Start

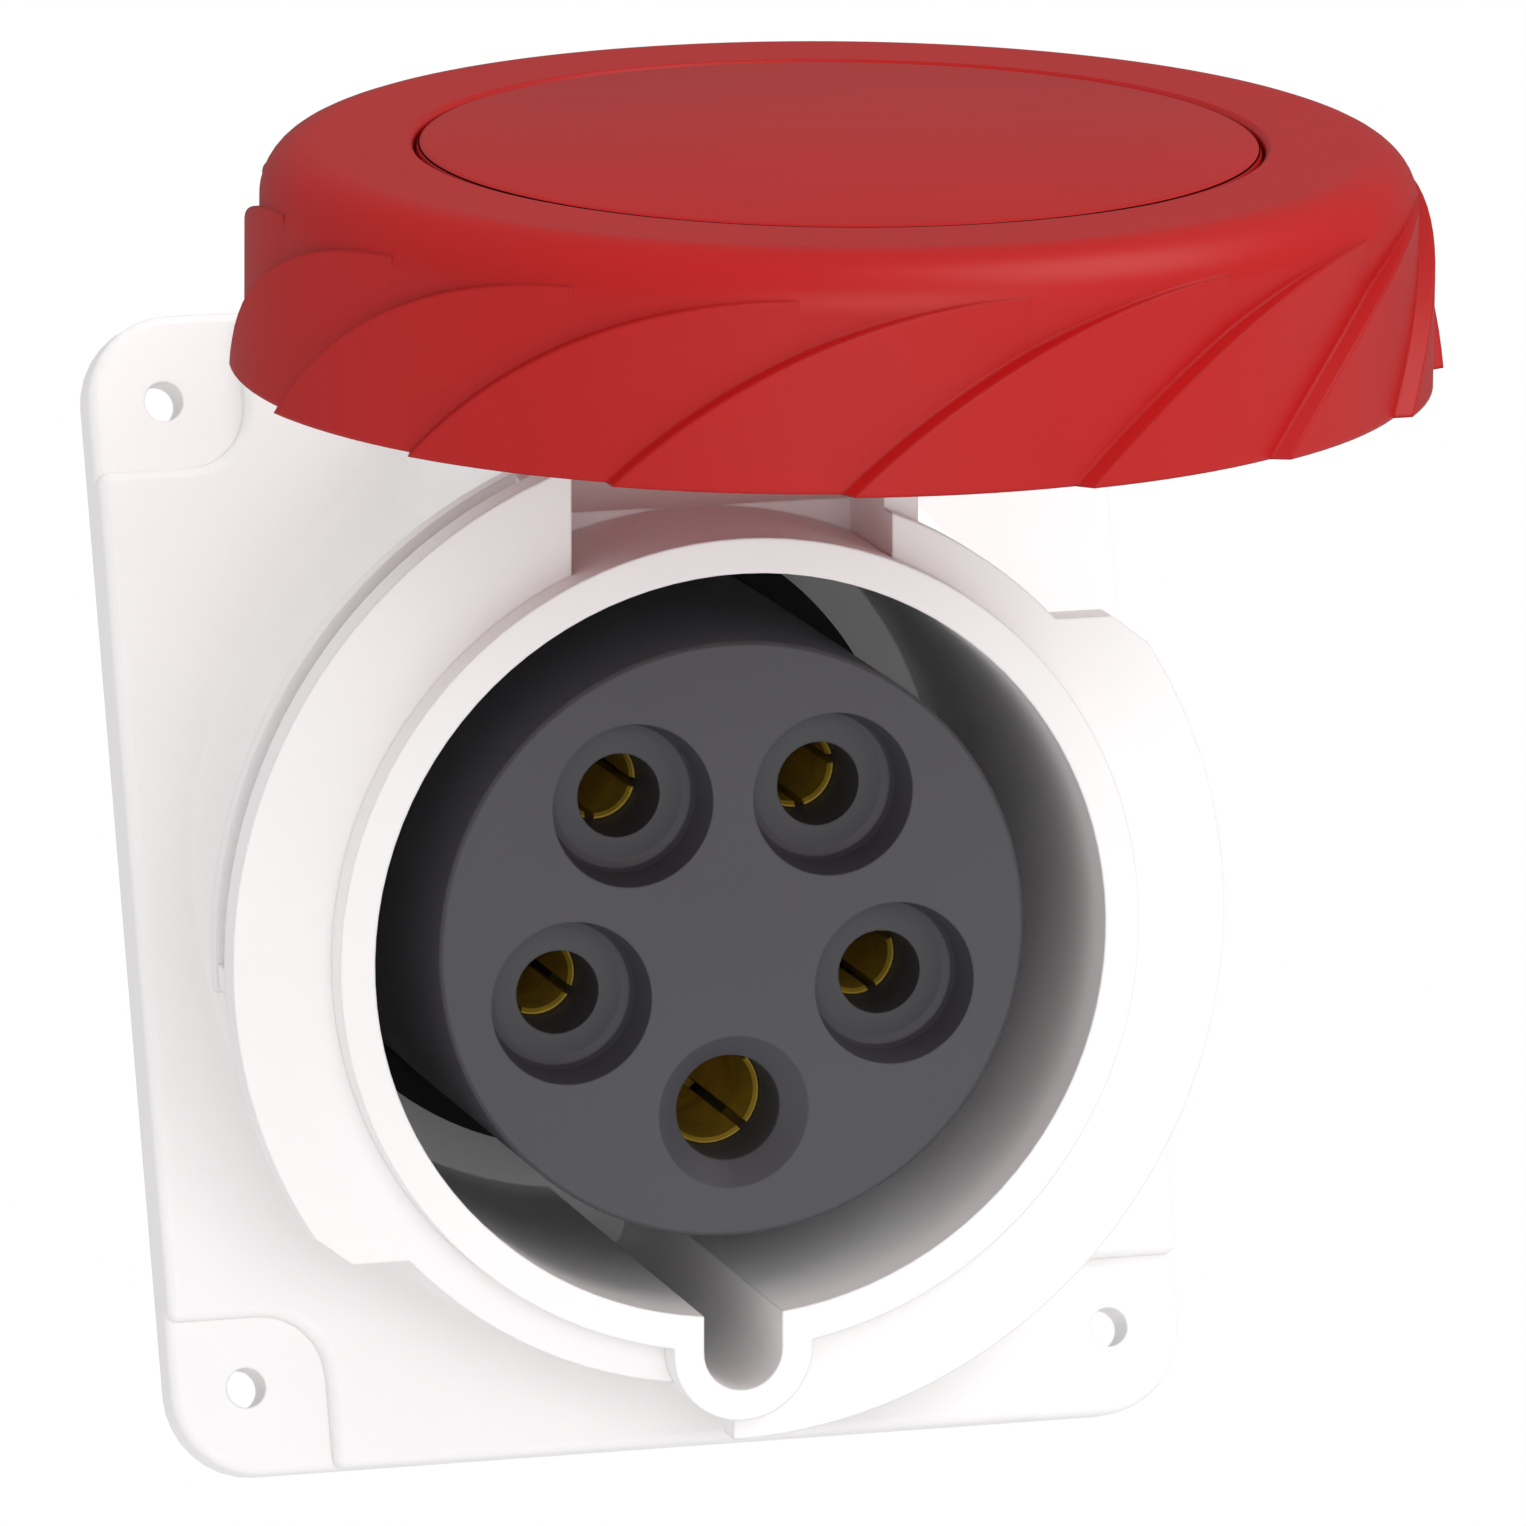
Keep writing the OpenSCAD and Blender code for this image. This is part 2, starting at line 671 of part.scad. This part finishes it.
module terminal_screws() color(steel) in_socket()
    for (a = contact_angles) at_contact(a) translate([0, 0, clamp_z]) rotate([0, 90, 0]) {
        difference() {
            translate([0, 0, wire_r + fit]) cylinder(d = clamp_screw_d, h = clamp_screw_len);
            translate([-clamp_screw_d, -0.4, wire_r + clamp_screw_len - 1]) cube([2 * clamp_screw_d, 0.8, 3]);
        }
    }

// ---------------------------------------------------------------- lid and bayonet ring

// Side view of the hinge arm, closed
module arm_side() {
    root_y = lobe_root_r;
    arm_y = ring_in_r - 0.5;
    polygon([
        [root_y, lid_top_z], [root_y, hinge_z + 8.8], [hinge_y - barrel_r, hinge_z], [hinge_y, hinge_z],
        [hinge_y, hinge_z + barrel_r], [arm_y, ring_z - gap - 0.1], [arm_y, lid_top_z]
    ]);
    translate([hinge_y, hinge_z]) circle(barrel_r);
}

module hinge_arm() {
    intersection() {
        along_x(arm_w) arm_side();
        union() {
            level_cylinder(ring_in_r - 0.5, ring_z - 1, lid_face_z);
            translate([-arm_w, 0, -80]) cube([2 * arm_w, 80, 80 + ring_z - gap]);
        }
    }
}

module at_lid_screws() {
    for (k = [0:lid_screws_n - 1])
        rotate([0, 0, 45 + 360 / lid_screws_n * k]) translate([lid_screw_pitch_r, 0, 0]) children();
}

module lid_body() color(red) open_lid() difference() {
    union() {
        level_cylinder(lid_r, lid_under_z, lid_top_z);
        level_cylinder(ledge_r - gap, lid_web_z, disc_z);
        level_tube(lid_r, lid_gasket_r + fit, gasket_z + 0.5, lid_under_z + sink);
        hinge_arm();
    }
    level_cylinder(lid_gasket_in_r - 0.5, lid_under_z - sink, lid_web_z);
    at_lid_screws() level_cylinder(boss_r + fit, lid_web_z - sink, disc_z + sink);
    translate([0, hinge_y, hinge_z]) rotate([0, 90, 0])
        cylinder(r = pin_d / 2 + pin_clear, h = arm_w + 2, center = true);
}

module lid_gasket() color(rubber) open_lid()
    level_tube(lid_gasket_r, lid_gasket_in_r, gasket_z, lid_under_z);

module lid_disc() color(red) open_lid() difference() {
    union() {
        level_cylinder(disc_r, disc_z, lid_face_z - 0.4);
        translate([0, 0, lid_face_z - 0.4]) cylinder(r1 = disc_r, r2 = disc_r - 0.4, h = 0.4);
        at_lid_screws() level_cylinder(boss_r, lid_web_z + 0.05, disc_z + sink);
    }
    at_lid_screws() level_cylinder(lid_screw_d / 2, lid_web_z - sink, lid_face_z - 0.7);
}

module lid_screws() color(steel) open_lid() at_lid_screws()
    translate([0, 0, lid_web_z]) pan_screw(lid_screw_d, lid_face_z - 0.8 - lid_web_z, 3.6, 1.5);

// One grip petal. An off-centre cylinder makes it thin out along the ring, a level cylinder
// that points outward gives its swept upper edge, and it ends in a short step.
module petal() {
    far = 2 * ring_r;
    intersection() {
        rotate([0, 0, -petal_lean]) translate([petal_off, 0, 0])
            level_cylinder(petal_r, ring_z - 1, ring_z + petal_h + 1);
        translate([0, 0, ring_z - 2]) linear_extrude(petal_h + 4)
            polygon([[0, 0], [far, 0], [far, far * tan(petal_span / 2)],
                     [far * cos(petal_span), far * sin(petal_span)]]);
        rotate([0, 0, petal_span]) translate([0, 0, ring_z + petal_h - sweep_r])
            rotate([0, 90, 0]) cylinder(r = sweep_r, h = far, $fn = 180);
    }
}

module ring_outside() {
    corner_r = ring_r - ring_round;
    corner_z = lid_face_z - ring_round;
    rotate_extrude() union() {
        translate([0, ring_z - 2]) square([ring_r, corner_z - ring_z + 2]);
        translate([0, ring_z + 1]) square([corner_r, ring_h - 1]);
        translate([corner_r, corner_z]) circle(ring_round);
    }
}

module ring_hollow() {
    rotate_extrude() polygon([
        [0, ring_z - 5], [ring_in_r, ring_z - 5], [ring_in_r, ring_flange_z], [ledge_r, ring_flange_z],
        [ledge_r, ledge_z], [disc_r + gap, ledge_z], [disc_r + gap, lid_face_z - 0.4],
        [disc_r + gap + 0.4, lid_face_z], [disc_r + gap + 0.4, lid_face_z + 1], [0, lid_face_z + 1]
    ]);
}

module bayonet_ring() color(red) open_lid() {
    difference() {
        union() {
            ring_outside();
            for (k = [0:petals_n - 1]) rotate([0, 0, -90 + petal_turn + 360 / petals_n * k]) petal();
        }
        ring_hollow();
        level_cylinder(2 * ring_r, ring_z - 5, ring_z);
    }
    for (turn = [0, 180])
        ring_sector(lug_in_r, ring_in_r + 0.6, lug_top_z - lug_t, lug_top_z,
                    turn + lug_start, turn + lug_start + lug_span);
}

// ---------------------------------------------------------------- the nodes

socket_housing();
panel_gasket();
contact_carrier();
carrier_seal();
terminal_block();
contact(l1_angle);  // contact_l1
contact(l2_angle);  // contact_l2
contact(l3_angle);  // contact_l3
contact(neutral_angle);  // contact_neutral
contact(earth_angle);  // contact_earth
spring_ring(l1_angle);  // spring_ring_l1
spring_ring(l2_angle);  // spring_ring_l2
spring_ring(l3_angle);  // spring_ring_l3
spring_ring(neutral_angle);  // spring_ring_neutral
spring_ring(earth_angle);  // spring_ring_earth
terminal_screws();
carrier_screws();
hinge_pin();
lid_body();
lid_disc();
lid_screws();
lid_gasket();
bayonet_ring();
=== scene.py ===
"""Industrial panel socket: finishes, smoothed mouldings, studio stage and camera.

Laid out as a Blender add-on and run as a script. Everything is in metres, in the frame of the
construction model: X right, Y into the panel, Z up, origin in the middle of the flange's back.
"""

import math

import bpy
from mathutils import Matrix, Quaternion, Vector


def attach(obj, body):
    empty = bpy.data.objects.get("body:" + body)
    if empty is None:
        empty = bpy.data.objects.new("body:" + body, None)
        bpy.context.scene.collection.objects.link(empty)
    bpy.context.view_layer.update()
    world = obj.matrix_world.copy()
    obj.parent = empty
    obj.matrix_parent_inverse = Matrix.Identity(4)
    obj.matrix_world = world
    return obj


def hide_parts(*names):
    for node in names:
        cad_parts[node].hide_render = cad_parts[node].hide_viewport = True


bl_info = {
    "name": "Industrial panel socket",
    "version": (1, 0, 0),
    "blender": (4, 5, 0),
    "location": "3D View > Sidebar > Panel socket",
    "description": "Dresses the panel socket: mouldings, metals, seals, stage and camera",
    "category": "Object",
}

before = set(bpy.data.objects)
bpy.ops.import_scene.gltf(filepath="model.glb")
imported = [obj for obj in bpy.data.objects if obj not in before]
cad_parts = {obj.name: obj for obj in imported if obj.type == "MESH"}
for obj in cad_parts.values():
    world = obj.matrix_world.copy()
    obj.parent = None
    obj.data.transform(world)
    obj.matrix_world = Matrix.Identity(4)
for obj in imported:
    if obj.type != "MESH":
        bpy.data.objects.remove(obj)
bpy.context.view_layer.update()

MM = 0.001


# ---------------------------------------------------------------- settings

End

#### [WHAT THE TASK ASKS]
Copy out exactly the lines from the one with "socket_housing();" through the one with "bpy.context.scene.collection.objects.link(empty)", counting both ends, and no other lines.

#### [TASK RESULT]
socket_housing();
panel_gasket();
contact_carrier();
carrier_seal();
terminal_block();
contact(l1_angle);  // contact_l1
contact(l2_angle);  // contact_l2
contact(l3_angle);  // contact_l3
contact(neutral_angle);  // contact_neutral
contact(earth_angle);  // contact_earth
spring_ring(l1_angle);  // spring_ring_l1
spring_ring(l2_angle);  // spring_ring_l2
spring_ring(l3_angle);  // spring_ring_l3
spring_ring(neutral_angle);  // spring_ring_neutral
spring_ring(earth_angle);  // spring_ring_earth
terminal_screws();
carrier_screws();
hinge_pin();
lid_body();
lid_disc();
lid_screws();
lid_gasket();
bayonet_ring();
=== scene.py ===
"""Industrial panel socket: finishes, smoothed mouldings, studio stage and camera.

Laid out as a Blender add-on and run as a script. Everything is in metres, in the frame of the
construction model: X right, Y into the panel, Z up, origin in the middle of the flange's back.
"""

import math

import bpy
from mathutils import Matrix, Quaternion, Vector


def attach(obj, body):
    empty = bpy.data.objects.get("body:" + body)
    if empty is None:
        empty = bpy.data.objects.new("body:" + body, None)
        bpy.context.scene.collection.objects.link(empty)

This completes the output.